The shock of the coup had the immediate effect of focusing Gussie. Now he had an enemy—his own son—and he was not without options, or friends. He owned about 15 percent of the company's stock, and through the trusts set up by his father he controlled another 15 percent. August, on the other hand, owned only about 1 percent of the shares. So it was not far-fetched for Gussie to think he might be able to use the imbalance to turn the tables on August. One of the first visitors to Grant's Farm after the board's vote was a politically connected attorney named Louis B. Susman. After conferring with Susman, Gussie tacitly agreed to the board's terms in order to avoid a public fight that would drive down the price of the company's stock. Susman, meanwhile, began secretly looking for a buyer for Gussie's shares.

On Thursday, May 8, Anheuser-Busch announced that the “Grand old man of the American brewing industry” was stepping aside as chief executive. In a press release written by Al Fleishman, Gussie was quoted as saying, “After more than 50 years of active association in the only job I ever had and the only company I have ever been associated with, I am stepping down as chief executive of Anheuser-Busch. This has been more than a company or a business to me, and it is not an easy decision.

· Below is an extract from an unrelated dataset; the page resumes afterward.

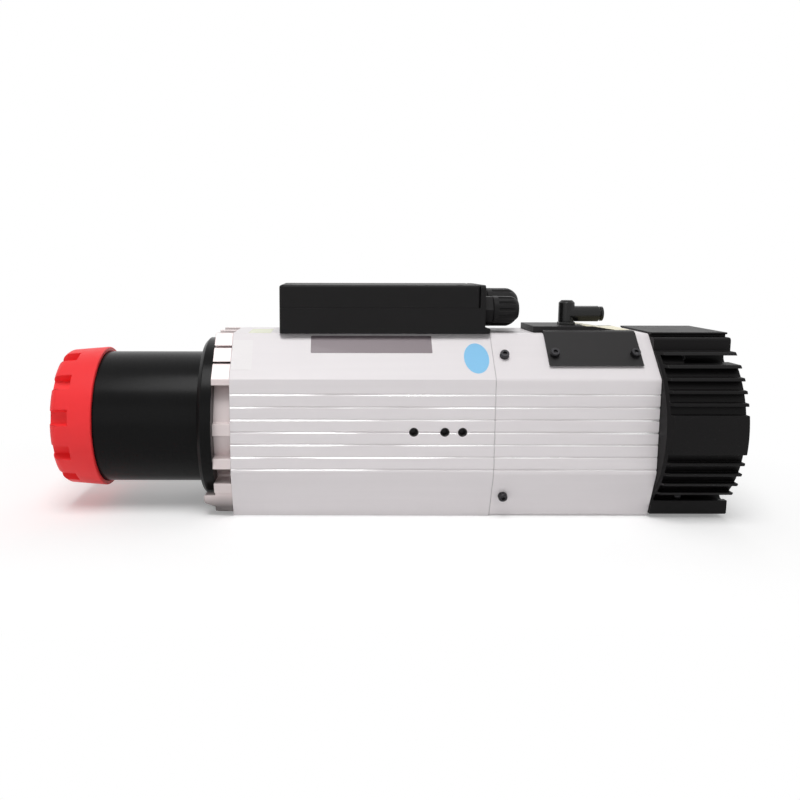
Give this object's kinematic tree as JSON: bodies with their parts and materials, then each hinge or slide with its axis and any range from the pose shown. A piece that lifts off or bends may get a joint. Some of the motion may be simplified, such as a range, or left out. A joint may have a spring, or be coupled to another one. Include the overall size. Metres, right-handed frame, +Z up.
{
  "type": "motor spindle",
  "caption": "Air-cooled electric motor spindle with tool taper, power drawbar, junction box, finned fan cover and nose cap.",
  "frame": {"origin": "middle of the four mounting holes, in the bottom face of the motor shell", "axes": "+X along the spindle axis from the nose to the fan, +Z up to the junction box, spindle axis 70 mm above the origin"},
  "size_m": [0.515, 0.15, 0.177],
  "materials": {
    "cap_plastic": "moulded coral red, satin",
    "black_anodised": "satin black",
    "bright_aluminium": "machined",
    "shell_coating": "fine silver-white powder coat",
    "bare_aluminium": "machined",
    "black_casting": "black powder coat",
    "cover_paint": "dark grey paint",
    "box_plastic": "black, fine grain",
    "fan_plastic": "black",
    "fitting_plastic": "black",
    "fitting_metal": "black plated",
    "screw_steel": "blackened",
    "tool_steel": "ground",
    "bearing_steel": "polished",
    "cage_resin": "brown laminate",
    "lamination_steel": "stacked sheet",
    "winding_copper": "varnished copper",
    "seal_rubber": "black",
    "terminal_plastic": "pale grey"
  },
  "bodies": {
    "casing": {"motor_shell": "shell_coating", "front_bracket": "bright_aluminium", "nose_housing": "black_anodised", "flange_screws": "screw_steel", "bearing_retainer": "black_anodised", "end_shield": "bare_aluminium", "rear_shell": "shell_coating", "rear_shell_screws": "screw_steel", "stator_core": "lamination_steel", "stator_windings": "winding_copper", "bearing_outer_rings": "bearing_steel", "outer_spacer": "tool_steel", "cylinder_standoffs": "tool_steel", "cylinder_body": "bare_aluminium", "cylinder_cover": "bare_aluminium", "cylinder_screws": "screw_steel", "air_inlet_block": "bare_aluminium", "sensor_bracket": "tool_steel", "tool_sensors": "tool_steel", "fan_cover": "black_casting", "fan_cover_screws": "screw_steel", "fan_guard": "black_casting", "fan_motor": "fan_plastic", "junction_box_base": "box_plastic", "junction_box_gasket": "seal_rubber", "junction_box_lid": "box_plastic", "junction_box_screws": "screw_steel", "terminal_block": "terminal_plastic", "power_gland_body": "box_plastic", "power_gland_nut": "box_plastic", "signal_gland_body": "box_plastic", "signal_gland_nut": "box_plastic", "gland_locknuts": "box_plastic", "access_cover": "cover_paint", "access_cover_screws": "screw_steel", "fitting_stem": "fitting_metal"},
    "spindle": {"spindle_shaft": "tool_steel", "drive_keys": "tool_steel", "rotor_core": "lamination_steel", "rotor_end_rings": "bare_aluminium", "bearing_inner_rings": "bearing_steel", "inner_spacer": "tool_steel", "front_locknut": "tool_steel", "rear_locknut": "tool_steel", "sensor_ring": "tool_steel", "disc_springs": "tool_steel"},
    "ball_sets": {"bearing_balls": "bearing_steel", "bearing_cages": "cage_resin"},
    "drawbar_unit": {"drawbar": "tool_steel", "drawbar_nut": "tool_steel", "gripper": "tool_steel"},
    "piston_unit": {"piston": "bare_aluminium", "piston_seal": "seal_rubber", "piston_return_springs": "tool_steel"},
    "fan_rotor": {"fan_impeller": "fan_plastic"},
    "elbow": {"fitting_elbow": "fitting_plastic"},
    "collar": {"release_collar": "fitting_plastic"},
    "cap": {"nose_cap": "cap_plastic"}
  },
  "joints": [
    {"name": "spindle_spin", "type": "hinge", "parent": "casing", "child": "spindle", "pos_m": [0, 0, 0.07], "axis": [1, 0, 0], "continuous": true},
    {"name": "ball_sets_spin", "type": "hinge", "parent": "casing", "child": "ball_sets", "pos_m": [0, 0, 0.07], "axis": [1, 0, 0], "continuous": true},
    {"name": "piston_slide", "type": "slide", "parent": "casing", "child": "piston_unit", "axis": [-1, 0, 0], "range_m": [0, 0.008], "stiffness_N_per_m": 3000, "deforming": ["piston_return_springs"]},
    {"name": "drawbar_slide", "type": "slide", "parent": "spindle", "child": "drawbar_unit", "axis": [-1, 0, 0], "range_m": [0, 0.006], "stiffness_N_per_m": 20000, "deforming": ["disc_springs"]},
    {"name": "fan_spin", "type": "hinge", "parent": "casing", "child": "fan_rotor", "pos_m": [0.25, 0, 0.07], "axis": [1, 0, 0], "continuous": true},
    {"name": "cap_pull", "type": "slide", "parent": "casing", "child": "cap", "axis": [-1, 0, 0], "range_m": [0, 0.06]},
    {"name": "elbow_swivel", "type": "hinge", "parent": "casing", "child": "elbow", "pos_m": [0.165, 0, 0.15], "axis": [0, 0, 1], "continuous": true},
    {"name": "collar_press", "type": "slide", "parent": "elbow", "child": "collar", "axis": [-1, 0, 0], "range_m": [0, 0.0012], "stiffness_N_per_m": 800}
  ],
  "couplings": [
    {"joint": "ball_sets_spin", "follows": "spindle_spin", "ratio": 0.43},
    {"joint": "drawbar_slide", "follows": "piston_slide", "ratio": 0.75}
  ]
}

“The fact is, I have had three love affairs in my life. First has been my wife and family; second, the company, which bears the proud name of Anheuser-Busch, and third, this great community of St. Louis.” (Fleishman cleaned up Gussie's previous statement to a reporter that the company was first in his heart, followed by his family.)

The news coverage was as incurious as it was idolatrous. Every newspaper, magazine, and TV broadcast swallowed whole the fiction that Gussie had graciously stepped aside in favor of August III. Not one report connected his exit to recent events such as the death of his daughter, the management layoffs at the company, the resignation of Dick Meyer, lagging sales, or sagging stock performance. There wasn't a hint of his decline or of tensions with August and the board. Nowhere was it reported that Gussie's retention of the chairman title was purely honorary, leaving the public to assume that he still had the final say in things, even if August was now in charge of the day-to-day. Thanks to Al Fleishman and his public relations company, August's boardroom coup would remain a secret for nearly fifteen years.